***** Supplied material

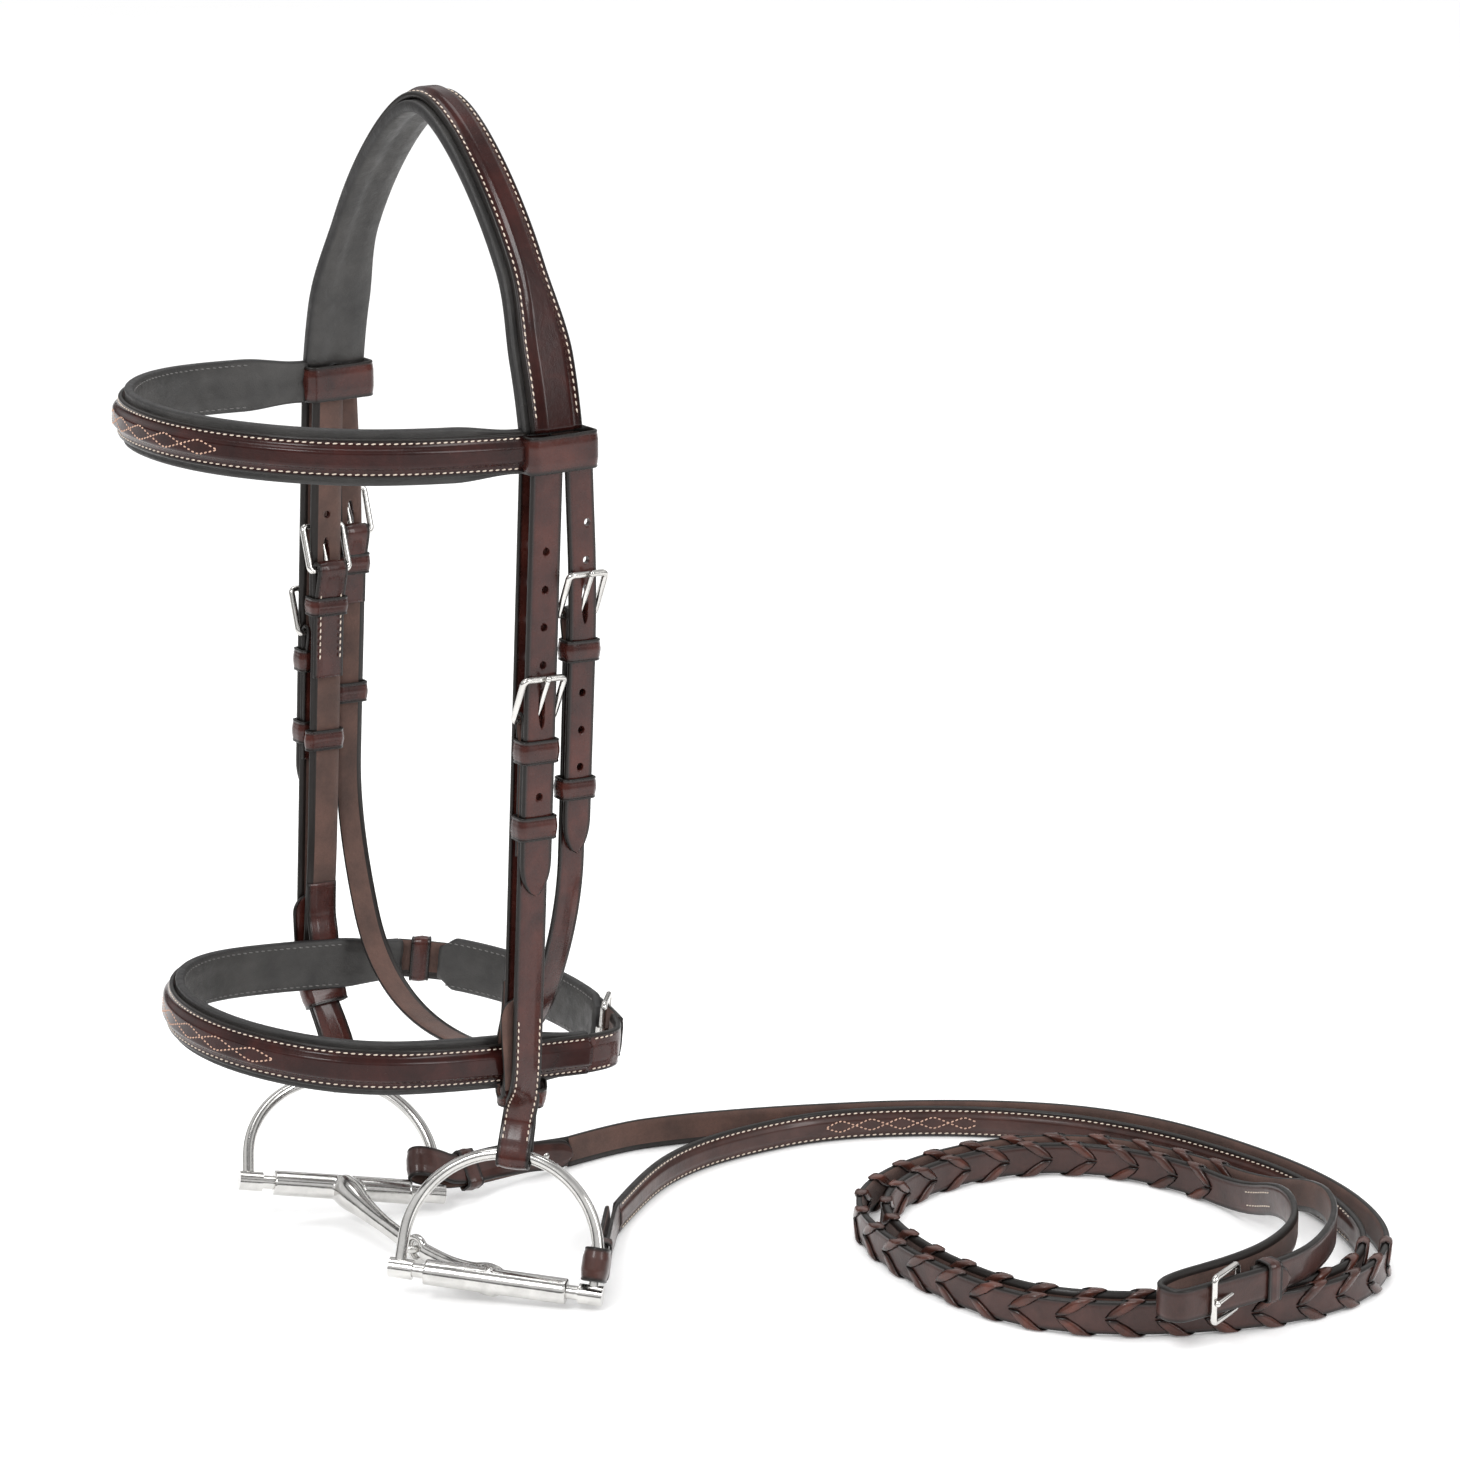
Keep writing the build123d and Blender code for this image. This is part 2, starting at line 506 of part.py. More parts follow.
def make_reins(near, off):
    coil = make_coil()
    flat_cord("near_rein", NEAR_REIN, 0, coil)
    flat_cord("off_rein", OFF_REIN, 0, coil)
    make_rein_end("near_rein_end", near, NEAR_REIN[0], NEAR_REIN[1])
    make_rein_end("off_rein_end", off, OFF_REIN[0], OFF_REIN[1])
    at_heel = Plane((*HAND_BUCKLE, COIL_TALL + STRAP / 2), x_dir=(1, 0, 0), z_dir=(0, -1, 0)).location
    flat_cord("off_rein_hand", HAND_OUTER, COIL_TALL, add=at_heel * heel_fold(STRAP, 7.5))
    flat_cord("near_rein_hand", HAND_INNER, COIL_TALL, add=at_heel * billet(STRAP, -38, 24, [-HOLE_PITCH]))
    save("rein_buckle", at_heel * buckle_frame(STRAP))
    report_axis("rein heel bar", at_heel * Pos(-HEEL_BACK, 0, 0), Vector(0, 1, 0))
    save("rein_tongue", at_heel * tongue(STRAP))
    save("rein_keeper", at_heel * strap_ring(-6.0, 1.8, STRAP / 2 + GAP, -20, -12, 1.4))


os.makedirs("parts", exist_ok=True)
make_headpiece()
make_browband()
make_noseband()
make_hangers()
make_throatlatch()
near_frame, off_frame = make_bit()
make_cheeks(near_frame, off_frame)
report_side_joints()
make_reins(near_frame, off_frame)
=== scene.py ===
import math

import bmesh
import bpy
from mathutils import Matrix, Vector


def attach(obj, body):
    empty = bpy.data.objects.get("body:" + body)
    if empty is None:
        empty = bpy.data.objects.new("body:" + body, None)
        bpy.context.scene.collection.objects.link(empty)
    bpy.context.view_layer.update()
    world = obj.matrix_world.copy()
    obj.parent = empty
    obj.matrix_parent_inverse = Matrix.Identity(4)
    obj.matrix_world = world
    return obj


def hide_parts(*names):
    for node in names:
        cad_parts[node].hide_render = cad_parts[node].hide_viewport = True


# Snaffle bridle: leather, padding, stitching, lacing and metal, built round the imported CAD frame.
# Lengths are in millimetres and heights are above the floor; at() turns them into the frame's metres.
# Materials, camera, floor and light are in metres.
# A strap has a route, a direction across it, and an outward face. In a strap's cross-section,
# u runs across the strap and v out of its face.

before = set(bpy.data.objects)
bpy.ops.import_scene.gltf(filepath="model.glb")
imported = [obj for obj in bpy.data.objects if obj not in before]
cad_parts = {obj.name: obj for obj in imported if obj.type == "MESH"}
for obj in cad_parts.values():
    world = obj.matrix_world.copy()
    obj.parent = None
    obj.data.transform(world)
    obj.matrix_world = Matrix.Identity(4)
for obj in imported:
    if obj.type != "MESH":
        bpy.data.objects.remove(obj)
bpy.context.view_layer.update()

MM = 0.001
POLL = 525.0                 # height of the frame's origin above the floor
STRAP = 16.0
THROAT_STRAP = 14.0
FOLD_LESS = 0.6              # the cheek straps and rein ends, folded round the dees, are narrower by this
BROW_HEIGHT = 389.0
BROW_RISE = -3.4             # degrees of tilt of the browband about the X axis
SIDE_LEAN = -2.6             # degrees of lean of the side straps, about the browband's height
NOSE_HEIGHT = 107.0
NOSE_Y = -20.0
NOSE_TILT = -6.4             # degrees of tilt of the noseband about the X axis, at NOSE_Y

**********

▶ [Work to do]:
Quote the data above verbatim from its first line to the line that includes "cad_parts[node].hide_render = cad_parts[node].hide_viewport", with both boundary lines retained.

▶ [Response for this exercise]:
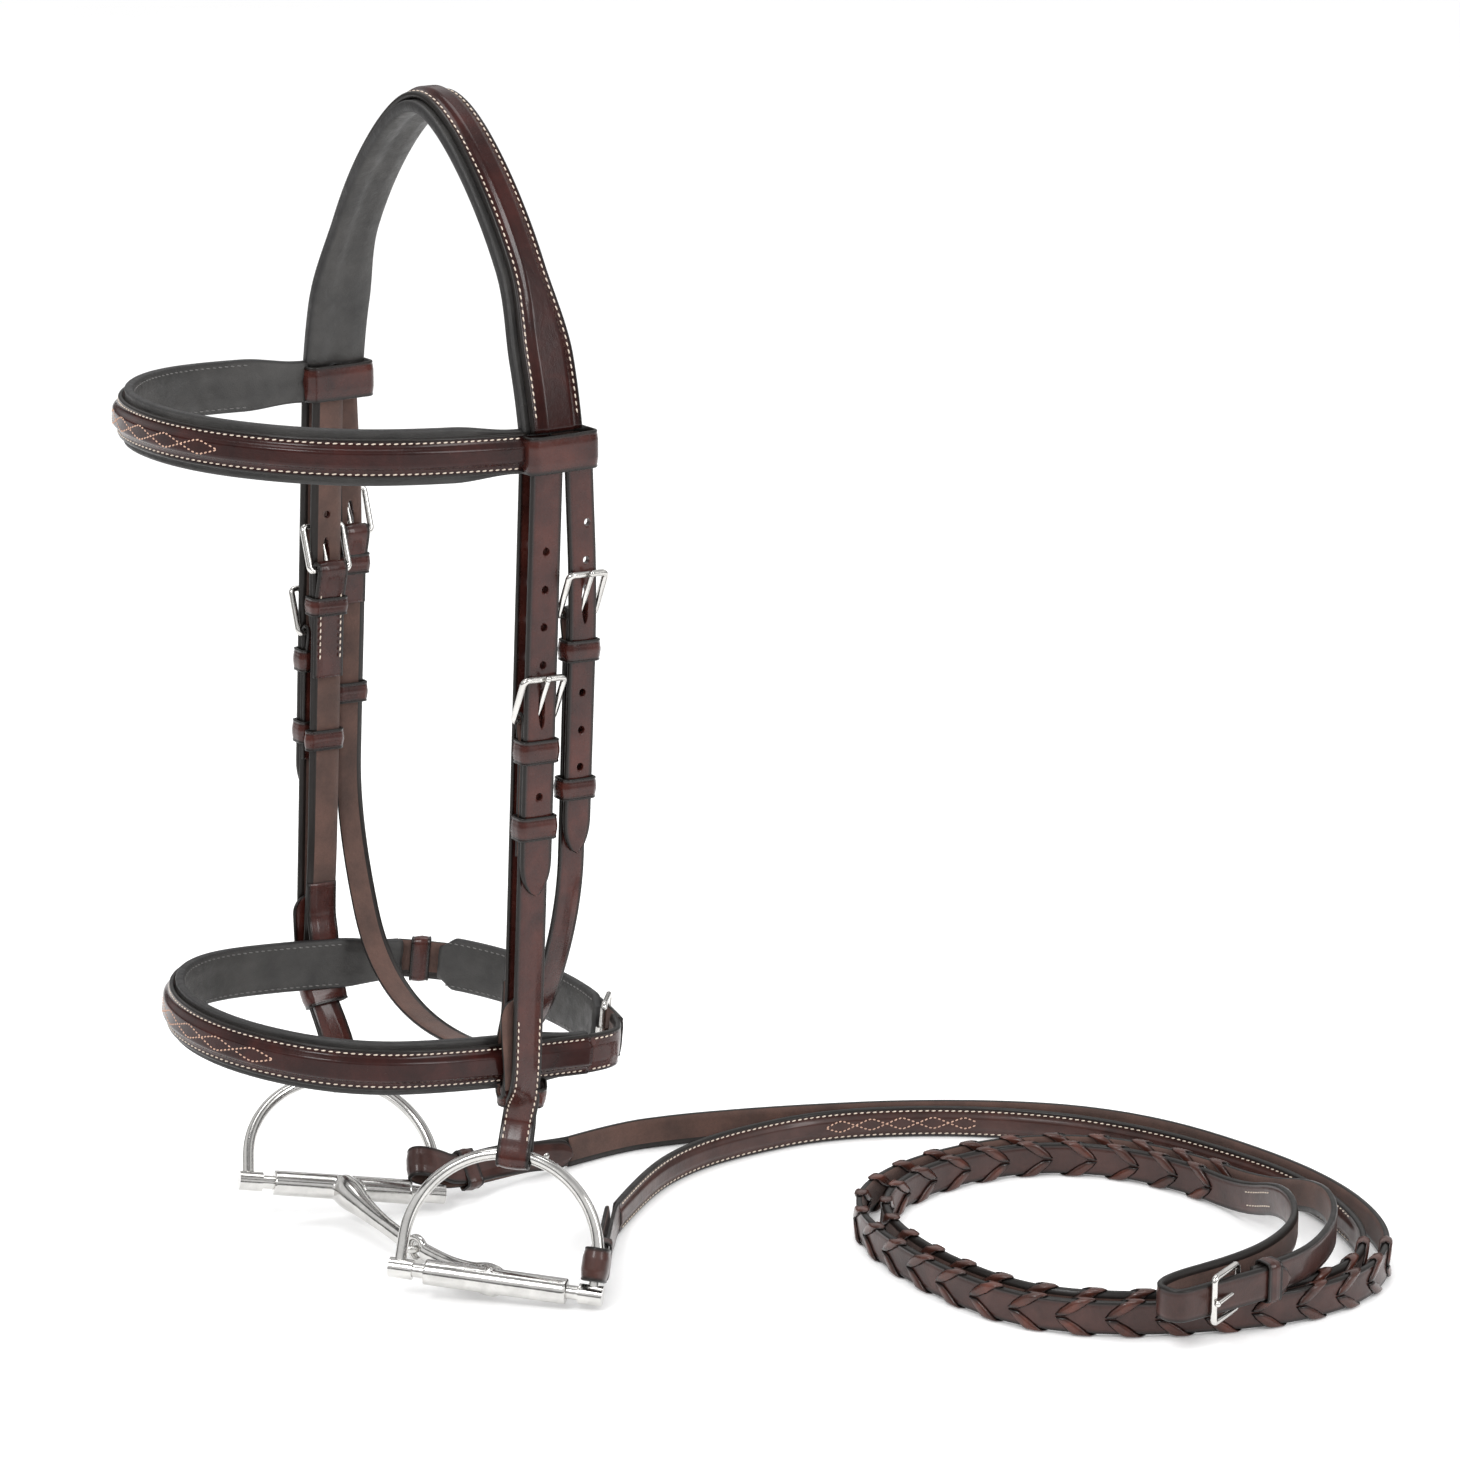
Keep writing the build123d and Blender code for this image. This is part 2, starting at line 506 of part.py. More parts follow.
def make_reins(near, off):
    coil = make_coil()
    flat_cord("near_rein", NEAR_REIN, 0, coil)
    flat_cord("off_rein", OFF_REIN, 0, coil)
    make_rein_end("near_rein_end", near, NEAR_REIN[0], NEAR_REIN[1])
    make_rein_end("off_rein_end", off, OFF_REIN[0], OFF_REIN[1])
    at_heel = Plane((*HAND_BUCKLE, COIL_TALL + STRAP / 2), x_dir=(1, 0, 0), z_dir=(0, -1, 0)).location
    flat_cord("off_rein_hand", HAND_OUTER, COIL_TALL, add=at_heel * heel_fold(STRAP, 7.5))
    flat_cord("near_rein_hand", HAND_INNER, COIL_TALL, add=at_heel * billet(STRAP, -38, 24, [-HOLE_PITCH]))
    save("rein_buckle", at_heel * buckle_frame(STRAP))
    report_axis("rein heel bar", at_heel * Pos(-HEEL_BACK, 0, 0), Vector(0, 1, 0))
    save("rein_tongue", at_heel * tongue(STRAP))
    save("rein_keeper", at_heel * strap_ring(-6.0, 1.8, STRAP / 2 + GAP, -20, -12, 1.4))


os.makedirs("parts", exist_ok=True)
make_headpiece()
make_browband()
make_noseband()
make_hangers()
make_throatlatch()
near_frame, off_frame = make_bit()
make_cheeks(near_frame, off_frame)
report_side_joints()
make_reins(near_frame, off_frame)
=== scene.py ===
import math

import bmesh
import bpy
from mathutils import Matrix, Vector


def attach(obj, body):
    empty = bpy.data.objects.get("body:" + body)
    if empty is None:
        empty = bpy.data.objects.new("body:" + body, None)
        bpy.context.scene.collection.objects.link(empty)
    bpy.context.view_layer.update()
    world = obj.matrix_world.copy()
    obj.parent = empty
    obj.matrix_parent_inverse = Matrix.Identity(4)
    obj.matrix_world = world
    return obj


def hide_parts(*names):
    for node in names:
        cad_parts[node].hide_render = cad_parts[node].hide_viewport = True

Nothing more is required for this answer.